The cars broke down every few kilometers, and John and Cynthia’s car got a flat. Everybody thought the Maharishi had put some sort of curse on them. There was no spare tire, and while Pattie and George went ahead for help, John and Cynthia and their driver sat alongside a deserted road in the baking heat for more than three hours before two Eastern-educated travelers recognized John and stopped to give them a lift.

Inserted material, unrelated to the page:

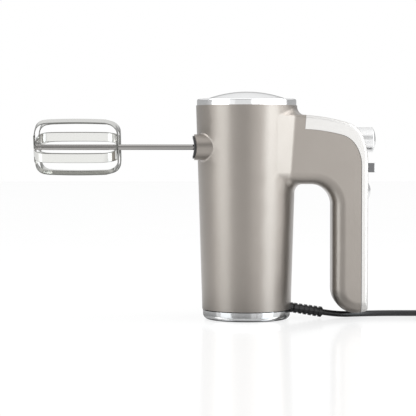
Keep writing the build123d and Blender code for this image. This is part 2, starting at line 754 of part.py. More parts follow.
for side, y in SIDES:
    with BuildPart() as beater_shank:
        add(disc(BEATER_TIP - 0.8, y, HEAD_Z, SHANK_R, 2 - BEATER_TIP + 0.8))
        chamfer(beater_shank.edges().filter_by(GeomType.CIRCLE), 0.6)
        add(block((-24.3, y - 0.75, HEAD_Z - 4.6), (-21.3, y + 0.75, HEAD_Z + 4.6)))
    save(beater_shank, f"beater_shank_{side}")
    save(strip_loop(y, 22.5, 0), f"outer_loop_{side}")
    save(strip_loop(y, 112.5, STRIP_THICK), f"inner_loop_{side}")

    with BuildPart() as collar:
        add(disc(SOCKET_TIP - 6, y, HEAD_Z, COLLAR_R, 18, hole=SHANK_R + 0.7))
        add(disc(SOCKET_TIP - 6, y, HEAD_Z, COLLAR_R - 1.9, 7.2), mode=Mode.SUBTRACT)
        add(block((SOCKET_TIP - 6, y - 1.2, HEAD_Z - 5.2), (SOCKET_TIP + 20, y + 1.2, HEAD_Z + 5.2)),
            mode=Mode.SUBTRACT)
        add(socket_nose(y, SOCKET_TIP - COLLAR_PROUD), mode=Mode.SUBTRACT)
    save(collar, f"socket_collar_{side}")

# ======================================================================================
# Eject, speed and turbo controls
# ======================================================================================

with BuildPart() as eject_button:
    with BuildSketch(Plane(origin=(0, 0, EJECT_Z), x_dir=(1, 0, 0), z_dir=(0, -1, 0))):
        with BuildLine():
            rim = Polyline((EJECT_BACK, 0), (EJECT_BACK, EJECT_R + 0.65), (EJECT_BACK + 2, EJECT_R + 0.65),
                           (EJECT_BACK + 2, EJECT_R), (EJECT_FACE - 0.8, EJECT_R))
            soft = RadiusArc(rim @ 1, (EJECT_FACE, EJECT_R - 0.8), 0.8)
            half_r, rise = crown_middle(EJECT_R - 0.8, 2.4)
            face = ThreePointArc(soft @ 1, (EJECT_FACE + rise, half_r), (EJECT_FACE + 2.4, 0))
            Line(face @ 1, rim @ 0)
        make_face()
    revolve(axis=Axis((0, 0, EJECT_Z), (1, 0, 0)))
    add(disc(EJECT_BACK, 0, EJECT_Z, 9, 24), mode=Mode.SUBTRACT)
save(eject_button, "eject_button")

with BuildPart() as ejector_yoke:
    add(block((24.3, -26, HEAD_Z - 5), (28.3, 26, HEAD_Z + 5)))
    add(block((28.3, -4, PUSH_Z - 4), (EJECT_BACK - 2, 4, PUSH_Z + 4)))
    add(disc(EJECT_BACK - 2, 0, PUSH_Z, 7.6, 2))
    add(block((EJECT_BACK, -3.5, EJECT_Z - 6), (EJECT_BACK + 24, 3.5, EJECT_Z - 1)))
save(ejector_yoke, "ejector_yoke")

with BuildPart() as eject_spring:
    add(coil_spring((63, 0, PUSH_Z), (1, 0, 0), EJECT_BACK - 2 - 63, 6.6, 0.4, 6))
save(eject_spring, "eject_spring")

with BuildPart() as speed_slider:
    add(block((103, SPEED_Y - SPEED_HALF, SPEED_Z[0]), (SPEED_TIP - 2.8, SPEED_Y + SPEED_HALF, SPEED_Z[1])))
    add(block((100, SPEED_Y - 4.5, SPEED_Z[0] - 3), (104, SPEED_Y + 4.5, SPEED_Z[1] + 3)))
save(speed_slider, "speed_slider")

with BuildPart() as speed_cap:
    add(block((SPEED_TIP - 2.8, SPEED_Y - SPEED_HALF, SPEED_Z[0]),
              (SPEED_TIP, SPEED_Y + SPEED_HALF, SPEED_Z[1])))
    fillet(speed_cap.faces().sort_by(Axis.X)[-1].edges(), 0.9)
save(speed_cap, "speed_cap")

with BuildPart() as speed_switch:
    add(block((88, -12, 126), (98.5, 12, 146)))
    chamfer(speed_switch.faces().sort_by(Axis.X)[-1].edges(), 1)
    with Locations((93, 6, 125), (93, -6, 125)):
        Box(0.8, 4, 6)
save(speed_switch, "speed_switch")

with BuildPart() as turbo_button:
    with BuildSketch(Plane(origin=(0, 0, TURBO_Z), x_dir=(1, 0, 0), z_dir=(0, -1, 0))):
        with BuildLine():
            rim = Polyline((101, 5), (101, TURBO_R + 0.9), (103, TURBO_R + 0.9), (103, TURBO_R),
                           (BACK_X + 0.3, TURBO_R))
            half_r, rise = crown_middle(TURBO_R, TURBO_RISE)
            crown = ThreePointArc(rim @ 1, (BACK_X + 0.3 + rise, half_r), (BACK_X + 0.3 + TURBO_RISE, 0))
            Polyline(crown @ 1, (105.5, 0), (105.5, 5), rim @ 0)
        make_face()
    revolve(axis=Axis((0, 0, TURBO_Z), (1, 0, 0)))
save(turbo_button, "turbo_button")

with BuildPart() as turbo_switch:
    add(block((89, -5, 107), (96, 5, 122)))
    add(disc(96, 0, TURBO_Z, 1.5, 3))
save(turbo_switch, "turbo_switch")

with BuildPart() as turbo_spring:
    add(coil_spring((96, 0, TURBO_Z), (1, 0, 0), 9.5, 3.2, 0.3, 5))
save(turbo_spring, "turbo_spring")

with BuildPart() as control_board:
    add(block((84, -12, 40), (85.6, 12, 104)))
    add(block((85.6, -10, 44), (96, 2, 60)))
    add(disc(85.6, 0, 70, 5, 12))
    add(block((85.6, -9, 80), (90, 9, 92)))
    with Locations(*[(82.9, 9, 44 + 4 * pin) for pin in range(6)]):
        Cylinder(0.5, 2.2, rotation=(0, 90, 0))
save(control_board, "control_board")

with BuildPart() as internal_wires:
    for way in (-1, 1):
        route = [(17, 4 * way, 18.4), (30, 7 * way, 18.6), (35.6, 7.5 * way, 26), (36, 7.3 * way, 118),
                 (40, 8 * way, 131), (66, 7 * way, 137), (87.5, 6 * way, 134)]
        add(tube(route, [4, 4, 16, 10, 30], 1.0))
save(internal_wires, "internal_wires")

# ======================================================================================
# Mains cord
# ======================================================================================

relief_way = (RELIEF_END - RELIEF_EXIT).normalized()
relief_length = (RELIEF_END - RELIEF_EXIT).length
with BuildPart() as strain_relief:
    with BuildSketch(Plane(origin=RELIEF_EXIT, x_dir=relief_way, z_dir=relief_way.cross(Vector(0, 0, 1)))):
        with BuildLine():
            Polyline((-7, 0), (-7, 6.0), (-5, 6.0), (-5, 4.5), (1.5, 4.5), (2.5, 3.6),
                     (relief_length, 3.6), (relief_length, 0), close=True)
        make_face()
        for rib in range(RIBS):
            along = 4.2 + rib * (relief_length - 6.4) / (RIBS - 1)
            with Locations((along, 2.2 + 0.02 * rib)):
                Rectangle(RIB_WIDTH, 4.7 + 0.04 * rib)
        with Locations((relief_length / 2, -10)):
            Rectangle(2 * relief_length, 20, mode=Mode.SUBTRACT)
    revolve(axis=Axis(RELIEF_EXIT, relief_way))
save(strain_relief, "strain_relief")

with BuildPart() as inner_cord:
    inner_end = RELIEF_EXIT - relief_way * 7
    with BuildSketch(Plane(origin=inner_end, z_dir=-relief_way)):
        Circle(CORD_R)
    extrude(amount=17)
save(inner_cord, "inner_cord")

with BuildPart() as cord_clamp:
    add(block((22, -7, 2.4), (29, 6, 17)))
    with BuildSketch(Plane(origin=inner_end, z_dir=-relief_way)):
        Circle(CORD_R)
    extrude(amount=30, mode=Mode.SUBTRACT)
save(cord_clamp, "cord_clamp")

turn_top = COIL_CENTRE[1] + COIL_TURN_R
cord_route = [RELIEF_END, Vector(83, 6.5, 3.0), Vector(103, 16.5, CORD_R), Vector(128, 21.5, CORD_R),
              Vector(158.5, 20.6, CORD_R), Vector(COIL_CENTRE[0] - 10, turn_top, CORD_R)]
runs = [b - a for a, b in zip(cord_route, cord_route[1:])]
cord_radii = [0.45 * min(a.length, b.length) / math.tan(math.radians(a.get_angle(b)) / 2)
              for a, b in zip(runs, runs[1:])]
with BuildPart() as mains_cord:
    add(tube(cord_route, cord_radii, CORD_R))
    with BuildSketch(Plane.XZ.offset(-TAIL_START)):
        with Locations((PLUG_X, PLUG_Z)):
            Circle(CORD_R)
    extrude(amount=TAIL_START - PLUG_REAR)
save(mains_cord, "mains_cord")
cord_path = sum(run.length for run in runs) + TAIL_START - PLUG_REAR
print("cord: runs", [round(run.length, 1) for run in runs], "radii", [round(r, 1) for r in cord_radii])
print("cord: volume", round(mains_cord.part.volume), "of", round(math.pi * CORD_R ** 2 * cord_path))

with BuildPart() as cord_coil:
    with BuildSketch(Plane(origin=(*COIL_CENTRE, 0), x_dir=(1, 0, 0), z_dir=(0, -1, 0))):
        with Locations((COIL_MID_R, 2 * CORD_R)):
            RectangleRounded(6 * CORD_R, 4 * CORD_R, CORD_R * 0.95)
    revolve(axis=Axis((*COIL_CENTRE, 0), (0, 0, 1)))
save(cord_coil, "cord_coil")

with BuildPart() as plug_body:
    with BuildSketch(Plane.XZ.offset(-PLUG_REAR)):
        with Locations((PLUG_X, PLUG_Z)):
            Circle(3.6)
    with BuildSketch(Plane.XZ.offset(-PLUG_REAR + PLUG_SLEEVE)):
        with Locations((PLUG_X, PLUG_Z)):
            Circle(5.6)
    loft()
    with BuildSketch(Plane.XZ.offset(-PLUG_REAR + PLUG_SLEEVE - 1)):
        with Locations((PLUG_X, PLUG_Z)):
            RectangleRounded(20, 11, 4.5)
    with BuildSketch(Plane.XZ.offset(-PLUG_FACE)):
        with Locations((PLUG_X, PLUG_Z)):
            RectangleRounded(35.3, 13.7, 5)
    loft()
save(plug_body, "plug_body")

with BuildPart() as plug_pins:
    with BuildSketch(Plane.XZ.offset(-PLUG_FACE)):
        with Locations((PLUG_X - PIN_SPACING / 2, PLUG_Z), (PLUG_X + PIN_SPACING / 2, PLUG_Z)):
            Circle(PIN_R)
    extrude(amount=PIN_LENGTH)
    chamfer(plug_pins.faces().sort_by(Axis.Y)[:2].edges(), 0.6)
save(plug_pins, "plug_pins")
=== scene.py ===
import json
import math

import bpy
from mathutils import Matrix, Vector


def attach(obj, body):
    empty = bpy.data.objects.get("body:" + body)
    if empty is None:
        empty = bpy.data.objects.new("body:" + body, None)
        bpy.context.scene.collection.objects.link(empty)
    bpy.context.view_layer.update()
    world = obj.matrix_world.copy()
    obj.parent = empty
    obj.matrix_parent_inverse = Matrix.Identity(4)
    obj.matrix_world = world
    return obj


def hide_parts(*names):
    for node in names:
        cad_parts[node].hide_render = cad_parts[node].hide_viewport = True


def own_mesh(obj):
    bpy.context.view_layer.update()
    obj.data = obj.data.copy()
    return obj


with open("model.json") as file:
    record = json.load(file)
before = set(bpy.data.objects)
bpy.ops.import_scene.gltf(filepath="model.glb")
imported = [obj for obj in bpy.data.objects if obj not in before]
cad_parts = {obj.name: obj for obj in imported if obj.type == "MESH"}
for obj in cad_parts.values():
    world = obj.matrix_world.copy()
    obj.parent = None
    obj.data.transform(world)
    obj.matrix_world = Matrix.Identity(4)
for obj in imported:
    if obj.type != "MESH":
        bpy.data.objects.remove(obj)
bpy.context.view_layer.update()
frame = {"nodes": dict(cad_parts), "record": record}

# Looks of an upright hand mixer. Metres, in the frame of the CAD model: +Z up from the table, the
# motor's axis on Z, the beaters towards -X, the handle on +X. Lengths written in millimetres are
# multiplied by MM.

scene = bpy.context.scene
MM = 0.001


# ======================================================================================
# Camera
# ======================================================================================

CAMERA_AT = Vector((-0.0347, -1.5, 0.1547))
CAMERA_DOWN = math.radians(2.1)
LENS, SENSOR = 144.2, 36.0

camera = bpy.data.objects.new("camera", bpy.data.cameras.new("camera"))
camera.data.lens = LENS
camera.data.sensor_width = SENSOR
camera.data.clip_end = 20
camera.location = CAMERA_AT
camera.rotation_euler = (math.pi / 2 - CAMERA_DOWN, 0, 0)
scene.collection.objects.link(camera)
scene.camera = camera


# ======================================================================================
# Small helpers for meshes and nodes
# ======================================================================================

def mesh_object(name, points, faces, body, replaces=()):
    """Mesh piece that rides on a body, shaded smooth, hiding the CAD nodes it replaces."""
    mesh = bpy.data.meshes.new(name)
    mesh.from_pydata([tuple(p) for p in points], [], faces)
    mesh.validate()
    mesh.shade_smooth()
    piece = bpy.data.objects.new(name, mesh)
    scene.collection.objects.link(piece)
    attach(piece, body)
    if replaces:
        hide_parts(*replaces)
    return piece


def loft(rings, closed_path=False, cap=True):
    """Points and faces of a skin through rings of equally many points."""
    count = len(rings[0])
    points = [p for ring in rings for p in ring]
    faces = []
    last = len(rings) if closed_path else len(rings) - 1
    for i in range(last):
        a, b = i * count, (i + 1) % len(rings) * count
        for j in range(count):
            k = (j + 1) % count
            faces.append((a + j, a + k, b + k, b + j))
    if cap and not closed_path:
        faces.append(tuple(reversed(range(count))))
        faces.append(tuple(range(len(points) - count, len(points))))
    return points, faces


def smoothing_group():
    """Geometry nodes that join coincident corners and keep only edges over 32 degrees sharp."""
    group = bpy.data.node_groups.new("weld_and_smooth", "GeometryNodeTree")
    group.interface.new_socket("Geometry", in_out="INPUT", socket_type="NodeSocketGeometry")
    group.interface.new_socket("Geometry", in_out="OUTPUT", socket_type="NodeSocketGeometry")
    nodes, links = group.nodes, group.links
    start, end = nodes.new("NodeGroupInput"), nodes.new("NodeGroupOutput")
    weld = nodes.new("GeometryNodeMergeByDistance")
    weld.inputs["Distance"].default_value = 1e-6
    angle = nodes.new("GeometryNodeInputMeshEdgeAngle")
    soft = nodes.new("FunctionNodeCompare")
    soft.data_type, soft.operation = "FLOAT", "LESS_THAN"
    soft.inputs[1].default_value = math.radians(32)
    faces, edges = nodes.new("GeometryNodeSetShadeSmooth"), nodes.new("GeometryNodeSetShadeSmooth")
    edges.domain = "EDGE"
    links.new(start.outputs[0], weld.inputs["Geometry"])
    links.new(weld.outputs[0], faces.inputs["Geometry"])
    links.new(faces.outputs[0], edges.inputs["Geometry"])
    links.new(angle.outputs["Unsigned Angle"], soft.inputs[0])
    links.new(soft.outputs[0], edges.inputs["Shade Smooth"])
    links.new(edges.outputs[0], end.inputs[0])
    return group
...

Exhausted and angry when they finally reached Delhi, they checked into the Hilton and were immediately recognized. It was only a matter of twenty minutes before foreign correspondents and reporters from every wire service were milling about the lobby of the hotel, trying to get a statement from the Beatles about why they were leaving the ashram. Wisely, it was agreed that while they were still in India they would say nothing of what had transpired. John and George told the press they had left because they had pressing business in London, and they did not wish to be in a film the Maharishi was planning to shoot.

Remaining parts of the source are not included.